President Vladimir Putin said Tuesday that Russia's rich-poor divide is unacceptably wide and promised renewed efforts to decrease the gap in earnings.
"In our country, there remains an inexcusably large discrepancy in incomes," Putin told a meeting of the State Council, an advisory body to the president, Interfax reported.
"Unfortunately, 13 percent [of the population], or roughly 18 million people, still live below the poverty line," Putin said, without specifying the income level used to calculate the metric.
Among measures to solve the problem, Putin outlined government plans to provide an economic boost by raising the country's labor productivity.

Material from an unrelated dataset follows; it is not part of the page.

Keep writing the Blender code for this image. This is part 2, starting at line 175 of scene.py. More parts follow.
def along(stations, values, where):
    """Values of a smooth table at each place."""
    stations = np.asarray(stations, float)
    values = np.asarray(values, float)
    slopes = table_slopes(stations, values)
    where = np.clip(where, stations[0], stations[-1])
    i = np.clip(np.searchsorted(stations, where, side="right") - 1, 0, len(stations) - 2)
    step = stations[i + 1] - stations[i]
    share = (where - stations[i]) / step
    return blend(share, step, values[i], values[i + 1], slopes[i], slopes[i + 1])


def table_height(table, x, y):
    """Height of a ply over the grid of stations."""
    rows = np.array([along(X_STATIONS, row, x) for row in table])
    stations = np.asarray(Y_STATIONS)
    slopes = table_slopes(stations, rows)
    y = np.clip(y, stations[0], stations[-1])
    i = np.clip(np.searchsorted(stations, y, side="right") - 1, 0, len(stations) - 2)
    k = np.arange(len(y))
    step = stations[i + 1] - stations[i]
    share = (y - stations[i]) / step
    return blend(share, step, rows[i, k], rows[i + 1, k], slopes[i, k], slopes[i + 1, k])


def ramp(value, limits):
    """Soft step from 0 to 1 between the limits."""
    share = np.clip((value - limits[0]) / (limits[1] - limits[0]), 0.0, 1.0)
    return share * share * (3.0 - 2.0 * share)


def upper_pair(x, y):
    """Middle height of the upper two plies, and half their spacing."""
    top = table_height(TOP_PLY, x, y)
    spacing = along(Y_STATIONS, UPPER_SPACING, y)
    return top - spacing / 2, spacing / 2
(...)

"Solving social problems is directly linked to increasing labor productivity. We aim to raise it by 1 1/2 times through modernizing outdated production and creating high-technology production, and by attracting long-term investments to every region," Putin said.

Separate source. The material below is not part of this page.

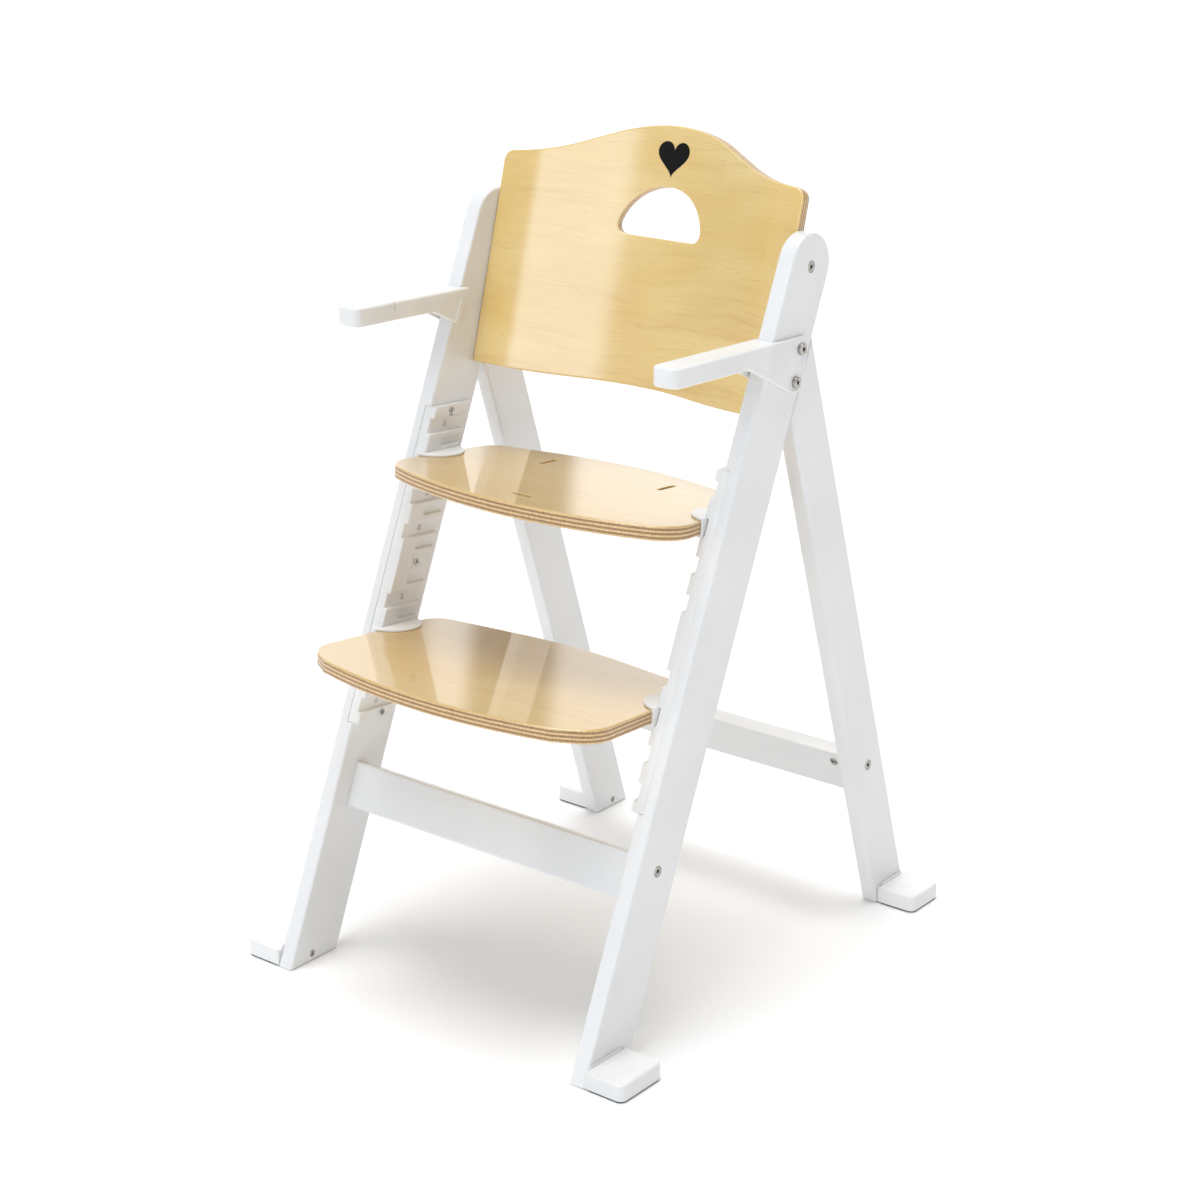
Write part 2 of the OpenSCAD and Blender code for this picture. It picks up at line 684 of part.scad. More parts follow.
// Cheek inside the leg: a small gusset that only laps the leg's front edge
module inner_cheek_outline() hull() {
    for (drop = [8, 33]) translate([arm_y + 4 - drop * tan(front_lean), arm_z - drop])
        circle(3.5);
    translate([arm_y - 48, arm_z - arm_h + 3]) circle(1);
}

module armrest() color(plastic) difference() {
    intersection() {
        union() {
            difference() {
                slab(arm_in, arm_out) arm_bar(0);
                slab(arm_in - 1, arm_out + 1) front_leg_outline(joint_gap);
            }
            slab(leg_out + joint_gap, arm_out) {
                arm_bar(bolt_at(arm_bolt_z[0])[0] - arm_y);
                outer_cheek_outline();
            }
            slab(arm_in, leg_in - joint_gap) {
                arm_bar(7);
                inner_cheek_outline();
            }
        }
        translate([arm_in, arm_y - arm_reach * cos(arm_rise), 0]) linear_extrude(far)
            round_rect(arm_out - arm_in, far, arm_tip_r);
    }
    slab(arm_out - cheek_field, arm_out + 1) offset(delta = -cheek_rim) outer_cheek_outline();
    in_back() for (z = arm_bolt_z)
        translate([0, 0, z]) rod(leg_out - 1, arm_out + 1, bolt_d / 2 + bolt_clear);
    translate([arm_in - 1, arm_y - arm_reach + tray_notch_x, arm_z - 8]) cube([3, 3, 9]);
}

// ---- Feet ----

// One foot beside its leg, centred at y, with a lip up along the leg
module foot(y, len) color(plastic) difference() {
    translate([leg_out, y - len / 2, 0]) {
        difference() {
            translate([-foot_corner_r, 0, pad_t]) linear_extrude(foot_h - pad_t)
                round_rect(foot_out + foot_corner_r, len, foot_corner_r);
            translate([-2 * foot_corner_r, -1, 0]) cube([2 * foot_corner_r, len + 2, foot_h + 1]);
        }
        translate([0, foot_corner_r, pad_t]) cube([foot_lip_t, len - 2 * foot_corner_r,
            foot_h - pad_t + foot_lip_h]);
    }
    foot_screw_bore(y);
}

module foot_pads() color("dimgray") on_both_sides()
    for (p = [[front_foot_y, front_foot_len], [rear_foot_y, rear_foot_len]])
        translate([leg_out + pad_inset, p[0] - p[1] / 2 + pad_inset, 0]) linear_extrude(pad_t)
            round_rect(foot_out - 2 * pad_inset, p[1] - 2 * pad_inset, foot_corner_r - pad_inset);

module foot_screws() color(steel) on_both_sides() for (y = [front_foot_y, rear_foot_y])
    translate([leg_in, y, foot_screw_z]) wood_screw(foot_screw_len);

on_side(1) front_leg();  // left_front_leg
on_side(-1) front_leg();  // right_front_leg
on_side(1) rear_leg();  // left_rear_leg
on_side(-1) rear_leg();  // right_rear_leg
front_crossbar();
rear_crossbar();
on_side(1) rail();  // left_rail
on_side(-1) rail();  // right_rail
backrest();
on_side(1) armrest();  // left_armrest
on_side(-1) armrest();  // right_armrest
on_side(1) foot(front_foot_y, front_foot_len);  // left_front_foot
on_side(-1) foot(front_foot_y, front_foot_len);  // right_front_foot
on_side(1) foot(rear_foot_y, rear_foot_len);  // left_rear_foot
on_side(-1) foot(rear_foot_y, rear_foot_len);  // right_rear_foot
foot_pads();
leg_dowels();
crossbar_dowels();
crossbar_bolts();
crossbar_barrel_nuts();
backrest_bolts();
armrest_bolts();
backrest_barrel_nuts();
rail_screws();
foot_screws();
seat_plate();
on_side(1) seat_clip();  // seat_left_clip
on_side(-1) seat_clip();  // seat_right_clip
seat_clip_screws();
footrest_plate();
on_side(1) footrest_clip();  // footrest_left_clip
on_side(-1) footrest_clip();  // footrest_right_clip
footrest_clip_screws();
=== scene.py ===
import math

import bmesh
import bpy
from mathutils import Matrix, Vector


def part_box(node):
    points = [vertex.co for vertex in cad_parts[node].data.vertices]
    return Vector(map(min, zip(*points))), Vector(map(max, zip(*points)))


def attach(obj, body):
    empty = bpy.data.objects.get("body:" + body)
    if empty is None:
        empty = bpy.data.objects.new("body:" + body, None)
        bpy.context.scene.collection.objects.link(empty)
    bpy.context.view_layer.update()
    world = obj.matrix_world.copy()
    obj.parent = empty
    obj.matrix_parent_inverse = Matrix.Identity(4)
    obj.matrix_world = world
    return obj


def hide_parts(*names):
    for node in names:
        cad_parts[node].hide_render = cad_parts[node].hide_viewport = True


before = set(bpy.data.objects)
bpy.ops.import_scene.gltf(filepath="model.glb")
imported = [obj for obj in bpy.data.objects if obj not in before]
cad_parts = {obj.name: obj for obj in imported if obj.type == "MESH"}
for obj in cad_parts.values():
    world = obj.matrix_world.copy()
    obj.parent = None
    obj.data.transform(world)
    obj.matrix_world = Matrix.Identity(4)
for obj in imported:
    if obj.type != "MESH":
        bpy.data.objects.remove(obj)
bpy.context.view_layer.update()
scene = bpy.context.scene
scene.view_settings.view_transform = "Standard"
mm = 0.001

# Camera above the chair's left front corner, looking down at it; places in millimetres

cameraPlace = {"at": (1592.86, -2033.35, 1288.75), "look": (0.47, -28.39, 302.4),
               "lens": 76.33, "shift": (0.0118, 0.0684)}
camera = bpy.data.objects.new("camera", bpy.data.cameras.new("camera"))
scene.collection.objects.link(camera)
scene.camera = camera
camera.location = Vector(cameraPlace["at"]) * mm
sight = (Vector(cameraPlace["look"]) - Vector(cameraPlace["at"])) * mm
camera.rotation_euler = sight.to_track_quat("-Z", "Y").to_euler()
camera.data.sensor_width = 36
camera.data.lens = cameraPlace["lens"]
camera.data.shift_x, camera.data.shift_y = cameraPlace["shift"]
camera.data.clip_end = 60
print("camera placed")


# Shader building: a Wire is a socket that can be added, multiplied and so on

class Wire:
    def __init__(self, graph, socket):
        self.graph, self.socket = graph, socket

    def __add__(self, other): return self.graph.maths("ADD", self, other)
    def __radd__(self, other): return self.graph.maths("ADD", other, self)
    def __sub__(self, other): return self.graph.maths("SUBTRACT", self, other)
    def __rsub__(self, other): return self.graph.maths("SUBTRACT", other, self)
    def __mul__(self, other): return self.graph.maths("MULTIPLY", self, other)
    def __rmul__(self, other): return self.graph.maths("MULTIPLY", other, self)
    def __truediv__(self, other): return self.graph.maths("DIVIDE", self, other)
    def __neg__(self): return self.graph.maths("MULTIPLY", self, -1)


class Graph:
    def __init__(self, tree):
        self.tree = tree
        tree.nodes.clear()

    def add(self, kind, settings=None, sockets=None, out=0):
        node = self.tree.nodes.new(kind)
        for name, value in (settings or {}).items():
            setattr(node, name, value)
        for name, value in (sockets or {}).items():
            if isinstance(value, Wire):
                self.tree.links.new(value.socket, node.inputs[name])
            else:
                node.inputs[name].default_value = value
        return Wire(self, node.outputs[out]) if node.outputs else node

    def maths(self, operation, a, b=0.0):
        return self.add("ShaderNodeMath", {"operation": operation}, {0: a, 1: b})

    def smooth(self, value, low, high, start=0.0, end=1.0):
        return self.add("ShaderNodeMapRange", {"interpolation_type": "SMOOTHSTEP"},
                        {"Value": value, "From Min": low, "From Max": high,
                         "To Min": start, "To Max": end})

    def mix(self, share, a, b):
        return self.add("ShaderNodeMix", {"data_type": "RGBA"}, {0: share, 6: a, 7: b}, out=2)

    def noise(self, vector, scale, detail=3.0, rough=0.5, warp=0.0):
        return self.add("ShaderNodeTexNoise", None,
                        {"Vector": vector, "Scale": scale, "Detail": detail,
                         "Roughness": rough, "Distortion": warp})

    def stretch(self, vector, scale, shift=(0, 0, 0)):
        return self.add("ShaderNodeMapping", None,
                        {"Vector": vector, "Scale": scale, "Location": shift})

    def bump(self, height, depth, strength=1.0):
        return self.add("ShaderNodeBump", None,
                        {"Height": height, "Distance": depth, "Strength": strength})

    def surface(self, sockets):
        shader = self.add("ShaderNodeBsdfPrincipled", None, sockets)
        self.add("ShaderNodeOutputMaterial", None, {"Surface": shader})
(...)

He also called on officials to apply the support-for-business guidelines laid out by the Strategic Initiatives Agency, a nongovernmental organization established by Putin to support medium-sized enterprises and improve the business climate.
Measures aimed at raising the standard of living in Russia's regions featured prominently in Putin's State Council address.
In particular, the president backed raising public-sector salaries and fostering competition in far-flung corners of the country.
"We must finally change society's attitude toward people who take responsibility for themselves in order to improve their welfare. We must cultivate respect for these people and their work, create an atmosphere in the regions of openness and honest competition," Putin said.
Speaking about other issues, Putin suggested that more unused land be allocated for housing and farming.
Among the points he made were the following:
"The biggest landowners among the federal authorities are the Defense Ministry, the Agriculture Ministry, Russian Railways and the Academy of Sciences, and 95 percent of their land is not being used," he said.
Putin said land reform, which was launched after the Soviet Union's collapse in the early 1990s, was not over yet, and he called for successfully completing it, linking the issue to resolving the overall housing situation in the country.
"We don't intend to let a historic chance to radically change the situation in the housing industry pass us by," Putin said. "We've been working on this for a hundred years already, and it's not resolved. … It's the most urgent problem in the country."
At the same meeting, he asked the Finance Ministry to consider introducing tax breaks on iron ore deposits that are difficult to access. The idea to reduce the tax burden on iron ore production was first proposed by Alexander Abramov, head of steelmaker Evraz, at a meeting in Magnitogorsk chaired by Putin on Monday.
Addressing recent complaints by business leaders, Putin also proposed suspending the arbitrary closure of customs offices by Russian authorities until a more transparent customs clearance system is created.